--- Start of Information shown ---

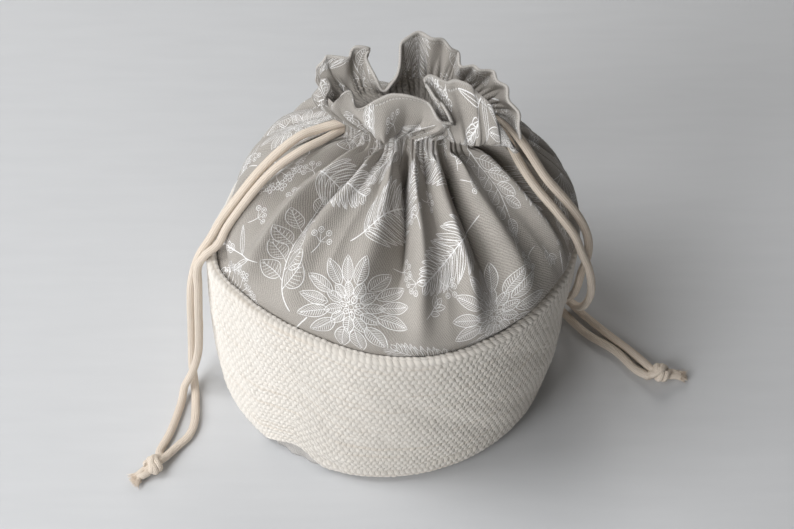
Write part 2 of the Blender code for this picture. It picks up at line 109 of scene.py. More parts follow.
LEFT_CORD = (
    (-122, -80.5, 4), (-117, -73.5, 2.6), (-111.5, -66.5, 2.4), (-109, -57, 2.4),
    (-109.5, -42, 2.5), (-110.5, -33, 3.2), (-111.5, -26, 12), (-110.5, -24, 29),
    (-108.5, -26, 53), (-107, -28, 73), (-104.5, -27.5, 93), (-99.5, -27, 110),
    (-93, -24.5, 121), (-85.5, -20.5, 133.5), (-76, -17, 147), (-66.5, -12.5, 158.5),
    (-56, -7, 167.5), (-45, -1.3, 173.5), (-34.5, 3.2, 174.5), (-23, 6, 176.4),
    (-19, 7.5, 176.2), (-13.5, 9.8, 175.3), (-5, 13.6, 173.7), (5, 15.6, 173), (15.5, 16, 173),
    (26, 14.4, 173), (34, 11, 173), (37, 6, 173), (34, 1, 173),
    (26, -2.6, 173), (15.5, -4, 173), (3, -3.4, 173), (-5, -1.4, 172.9),
    (-13.5, 4, 171.8), (-19, 6.3, 171.2), (-23, 6, 171.2), (-33, -1.6, 171.5), (-43.5, -8, 170.5),
    (-55, -13.3, 165), (-65, -18, 156.5), (-74.5, -22.5, 145), (-83, -26, 132.5),
    (-88.5, -29, 122), (-95.5, -31.5, 116), (-100, -33, 108), (-101, -34, 93),
    (-102.5, -34, 73), (-104, -32.5, 53), (-106.5, -31, 31), (-111, -33, 16),
    (-115.5, -36.5, 8), (-117, -42, 3), (-118.5, -50, 2.4), (-122, -64.5, 2.5),
    (-126.5, -76, 2.4), (-126.5, -82.5, 4),
)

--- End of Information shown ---

(Task to complete): Please quote the data above in full, with no line missing.

(Full solution):
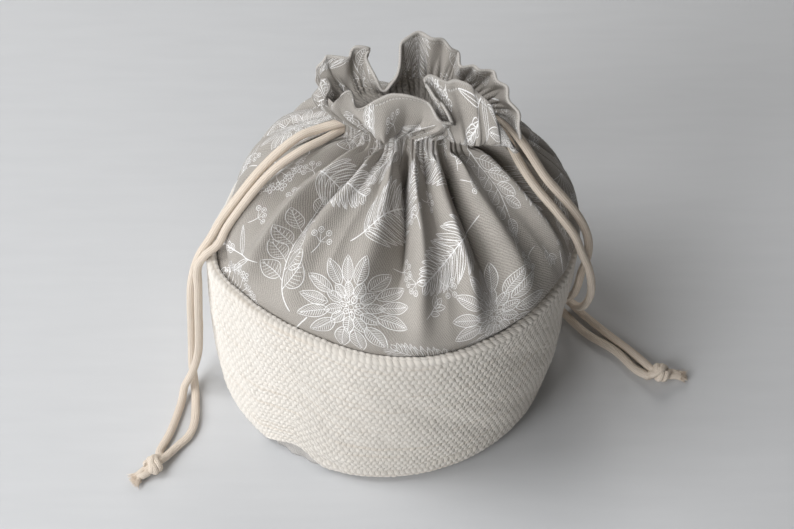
Write part 2 of the Blender code for this picture. It picks up at line 109 of scene.py. More parts follow.
LEFT_CORD = (
    (-122, -80.5, 4), (-117, -73.5, 2.6), (-111.5, -66.5, 2.4), (-109, -57, 2.4),
    (-109.5, -42, 2.5), (-110.5, -33, 3.2), (-111.5, -26, 12), (-110.5, -24, 29),
    (-108.5, -26, 53), (-107, -28, 73), (-104.5, -27.5, 93), (-99.5, -27, 110),
    (-93, -24.5, 121), (-85.5, -20.5, 133.5), (-76, -17, 147), (-66.5, -12.5, 158.5),
    (-56, -7, 167.5), (-45, -1.3, 173.5), (-34.5, 3.2, 174.5), (-23, 6, 176.4),
    (-19, 7.5, 176.2), (-13.5, 9.8, 175.3), (-5, 13.6, 173.7), (5, 15.6, 173), (15.5, 16, 173),
    (26, 14.4, 173), (34, 11, 173), (37, 6, 173), (34, 1, 173),
    (26, -2.6, 173), (15.5, -4, 173), (3, -3.4, 173), (-5, -1.4, 172.9),
    (-13.5, 4, 171.8), (-19, 6.3, 171.2), (-23, 6, 171.2), (-33, -1.6, 171.5), (-43.5, -8, 170.5),
    (-55, -13.3, 165), (-65, -18, 156.5), (-74.5, -22.5, 145), (-83, -26, 132.5),
    (-88.5, -29, 122), (-95.5, -31.5, 116), (-100, -33, 108), (-101, -34, 93),
    (-102.5, -34, 73), (-104, -32.5, 53), (-106.5, -31, 31), (-111, -33, 16),
    (-115.5, -36.5, 8), (-117, -42, 3), (-118.5, -50, 2.4), (-122, -64.5, 2.5),
    (-126.5, -76, 2.4), (-126.5, -82.5, 4),
)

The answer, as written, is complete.